Headline Hartford Times May 28, 1969:

Construction Laborers Union Leaders Linked to Gambling

By Ted Dempsey

Elements of organized crime have infiltrated the Hartford based Local 230, Construction and General Laborers Union. The Hartford Times has learned. Several of the union's officers have been convicted for bookmaking (accepting bets) and the union strongman has been linked in federal court testimony to La Cosa Nostra, the Mafia.
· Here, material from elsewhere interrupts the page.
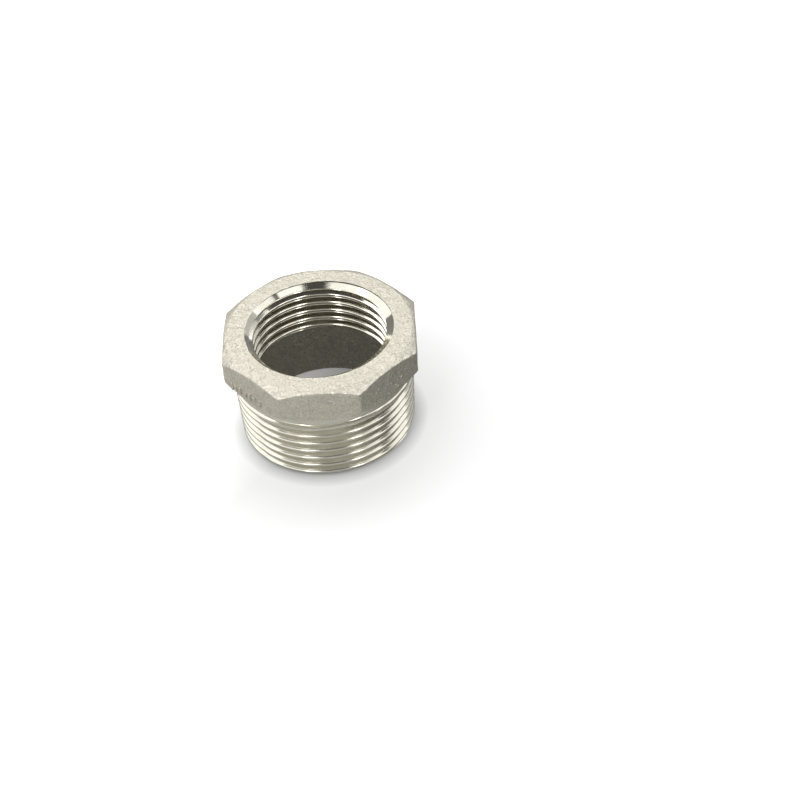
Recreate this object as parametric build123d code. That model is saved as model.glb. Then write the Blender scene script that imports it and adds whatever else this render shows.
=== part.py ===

As an aside here, I have to tell you this anecdote. I was assigned to Hartford Superior Court one day to cover appearances of both a Times’ reporter and Courant reporter Kennie Hooker in court. They were possibly to be held in contempt of court for failing to reveal their news sources on a story about the arrest of a notorious Mafia hit man. The colorful defense lawyer, Peter Zaccanino, approached all of us gathered in a court corridor, and with a laugh, first introduced Hooker and myself to the heavy set Mafiosi. Zaccanino then turned and walked toward the Times’ reporter whose page one story had recently hit the streets. As he began the introduction to the Mafia man, The Times reporter fled! I’m not kidding! I can still see his back rushing from the scene!

Now another story on Hartford’s most beautiful building!

From The Courant October 21, 2005
By OSHRAT CARMIEL, Courant Staff Writer

Trustees of the Wadsworth Atheneum Museum of Art voted Thursday to hire a Cambridge, Mass., architectural firm to transform the former Hartford Times building into a modern annex of the nation's oldest public art museum.

The $17 million to $18 million expansion into the Times building will follow a strict timeline, which, starts now. Bruner/Cott has already invested hundreds of hours on a design for the Times building. The project is expected to seek necessary permits by May, with completion targeted for the end of 2007.

Now Here’s a Hartford History Trivia Question Q: What four presidents spoke to crowds from the portico of the Hartford Times Building on Prospect Street?

A: Harry S. Truman, Dwight D. Eisenhower, John F. Kennedy, and Lyndon B. Johnson.

Congrats to Bill Flood of Portland for knowing the answer.